I accordance with the Constitution of Basotho National Party (BNP), chapter 16 (c), the executive informs you that the party shall host the Annual General Conference on the 12 – 14 July 2019, the conference that was supposed to be held on the 28 – 30 June 2019. The tenure of working committee comes to its three-year duration end as per the resolution made at Ladybrand Conference as at 7 June 2016.
The reasons for the postponement of this conference, the party has held a number of rallies for youths and women’s leagues respectively. The conference shall also receive the financial reports.
The agenda for the conference is to elect a working committee from the position of the deputy leader to members of the committee.
As per the Constitution section16 (a), the delegation shall be as follows:
Constituencies are made aware that disputes and all cases which are within the powers of constituencies be resolved and end at that level; such should not be brought to the conference since the conference is meant for elections not to resolve disputes nor adjudicate cases.
Constituencies are further reminded that they should pay M100 subscription for the success of the conference.
Delegates are expected to arrive on Friday the 12th so that the business of the day begins timeously; they are informed that they should bear their membership cards which have not prescribed.
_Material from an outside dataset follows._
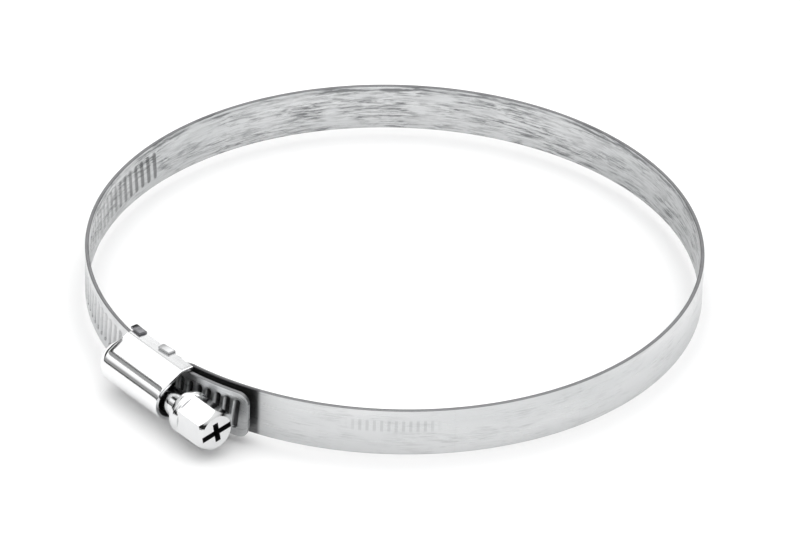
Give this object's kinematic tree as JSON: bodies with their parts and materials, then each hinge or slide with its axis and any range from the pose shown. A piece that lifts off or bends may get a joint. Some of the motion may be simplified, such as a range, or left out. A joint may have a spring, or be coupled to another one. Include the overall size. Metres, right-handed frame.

FORWARD WE GO EVEN UNDER COMPLICATIONS
DEPUTY SECRETARY GENERAL
Analysis of Both Circulars Vis a Vis Article 11:16 (C)
 The Court recognizes that Circular No.3 represents a notification to all the structures of the party in their hierarchical order, its officials and functionaries concerning a need for the campaigning in the constituencies for the elections of the Executive Committee, to adhere to the behavioural laws of the party. Thereafter, it details the modus operandi for observing that.
 This is further reiterated in the campaigning agreement for the general meeting that is attached to the same Circular. It simply prepares a playing field towards the holding of the constituency elections.
 Circular No.3 should be read together with Circular No. 5. This thinking is justified by the reality that the latter is an implementing instrument of the former. So, the question of their compliance with Article 11: 16 (c) document is an antecedent of the latter because it actually directs the same addressees as in the former one to commence with the electioneering process already foreshadowed in the preceding one.
 To this end, it would be logical to cite Article 11:16 (c) for the Court to determine if the two notifications comply with it. This would be approached through the protestations directed against both circulars by the concerned constituencies. The Article provides:
The Annual General Conference shall be held during the month of February to March and the exact days shall be announced within a period of 90 days prior to the day of sitting. The notice shall include the venue where the conference shall be held.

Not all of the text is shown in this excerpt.